= Carlos Olson San Vicente =

Mexican politician

Carlos Olson San Vicente (born 29 November 1976) is a Mexican politician affiliated with the National Action Party (PAN). Since 1 September 2021, he has been a representative of the Congress of Chihuahua. From December 2020 to January 2021, he was a senator of the republic representing the state of Chihuahua in the LXIV Legislature of the Congress of the Union.

== Early years ==
Carlos Alfredo Olson San Vicente was born on 29 November 1976, in the state of Chihuahua, Mexico.

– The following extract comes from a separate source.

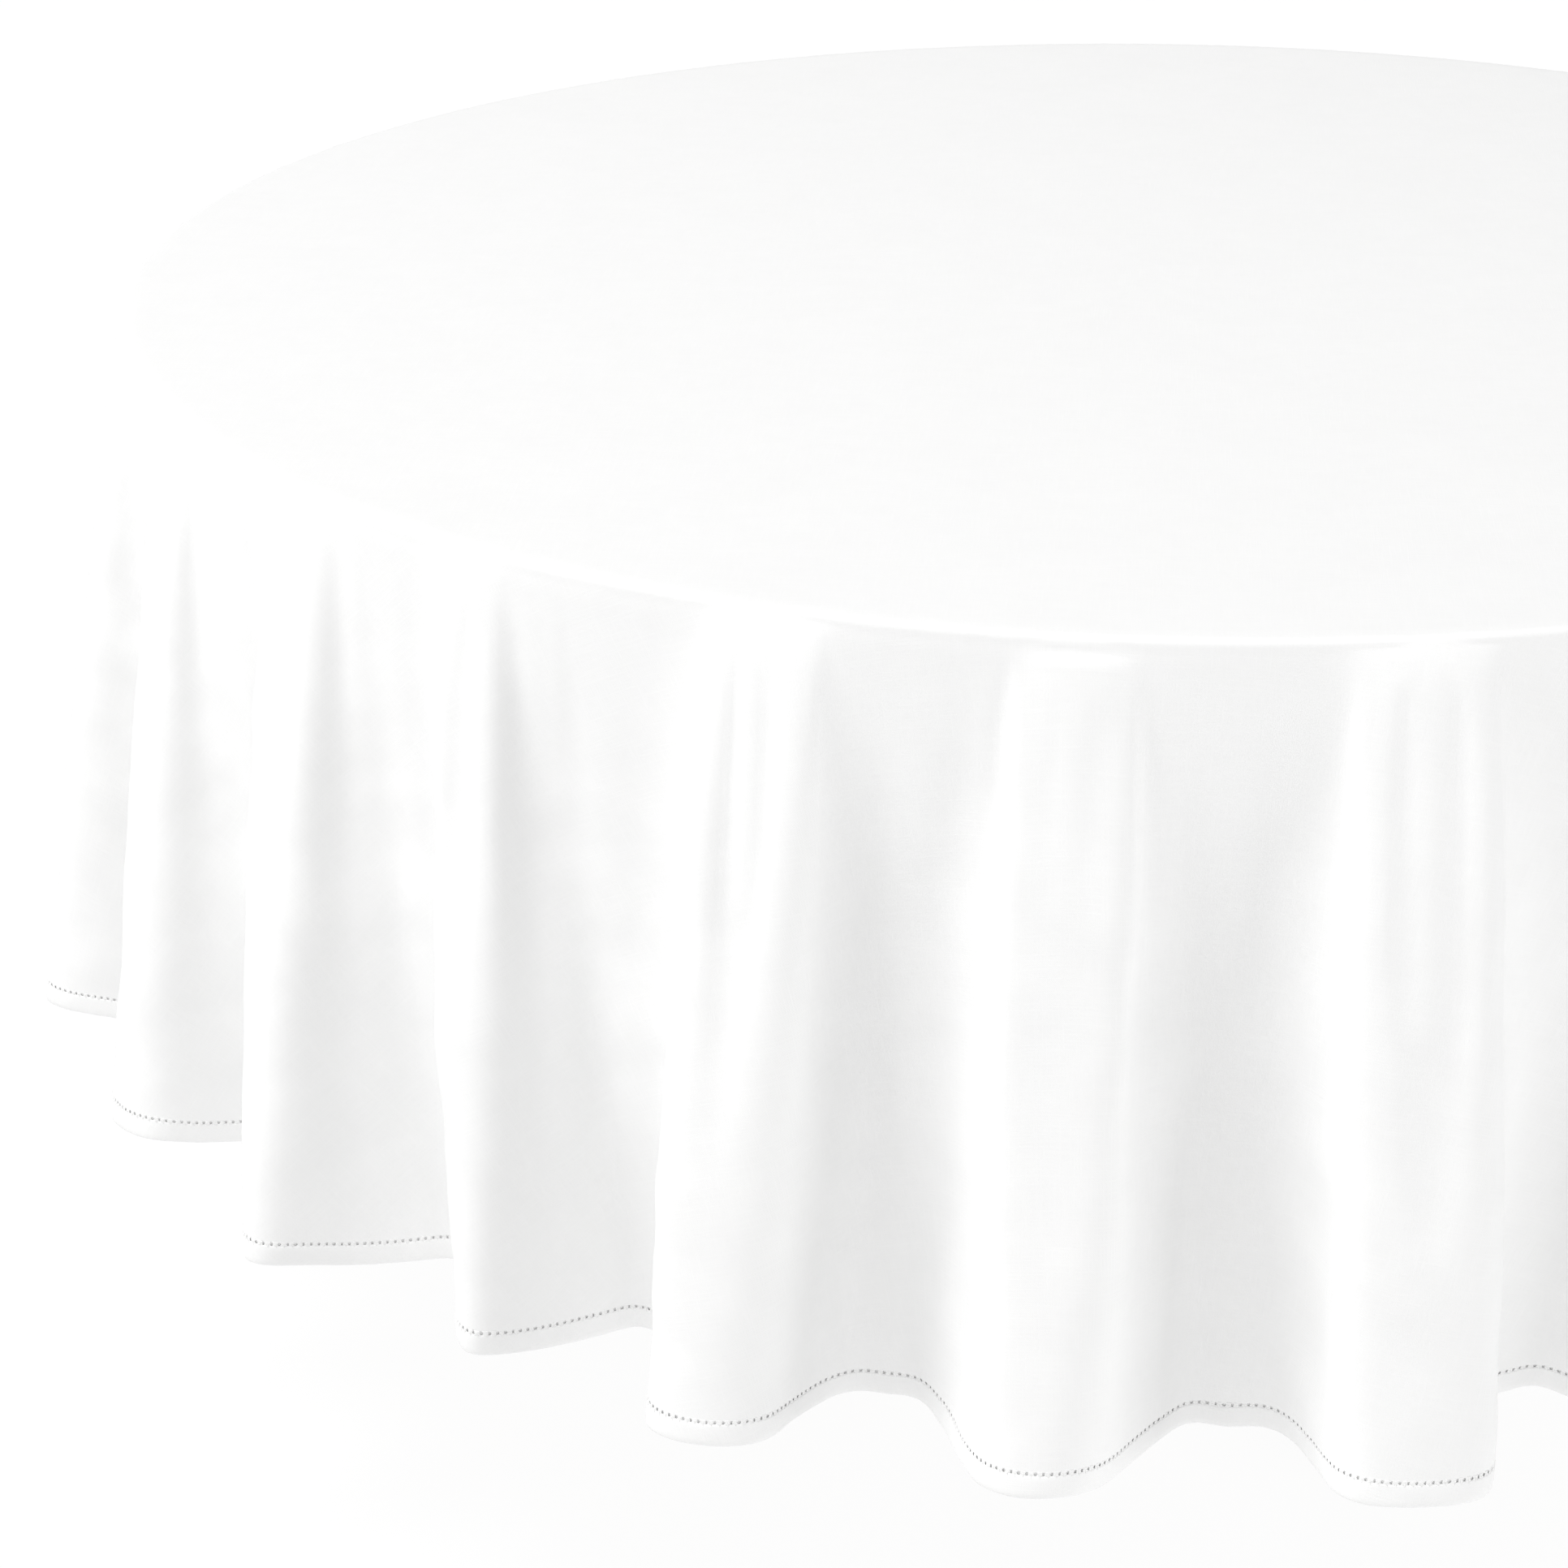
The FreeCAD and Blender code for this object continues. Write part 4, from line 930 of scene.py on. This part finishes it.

He studied financial engineering at the Universidad Regional del Norte (URN) from 1997 to 2002 and a master's degree in administration at the Autonomous University of Chihuahua (UACH) from 2006 to 2009. From 2004 to 2007 he held various positions within the administration of the municipality of Chihuahua during the administration of Juan Blanco Zaldívar. From 2007 to 2010 he was federal delegate of the Ministry of Economy in the state of Chihuahua.

== Political career ==
In the 2018 federal elections, he was nominated as a substitute for Gustavo Madero Muñoz, candidate for senator of the state of Chihuahua for the National Action Party. In March 2020, Olson San Vicente was appointed Undersecretary of Government of the State of Chihuahua by Governor Javier Corral Jurado. He resigned from office on 7 December 2020, to take over as state senator after incumbent Gustavo Madero resigned to run as a contender for the Chihuahua gubernatorial candidacy for the National Action Party in the 2021 state election. Olson San Vicente sworn in as senator on 9 December 2020, and held office until 28 January 2021.

In 2021, he was nominated by the National Action Party as a candidate for deputy of the Congress of Chihuahua for the 17th district of the state, with headquarters in the city of Chihuahua. He held the position in the LXVII Legislature since 1 September 2021.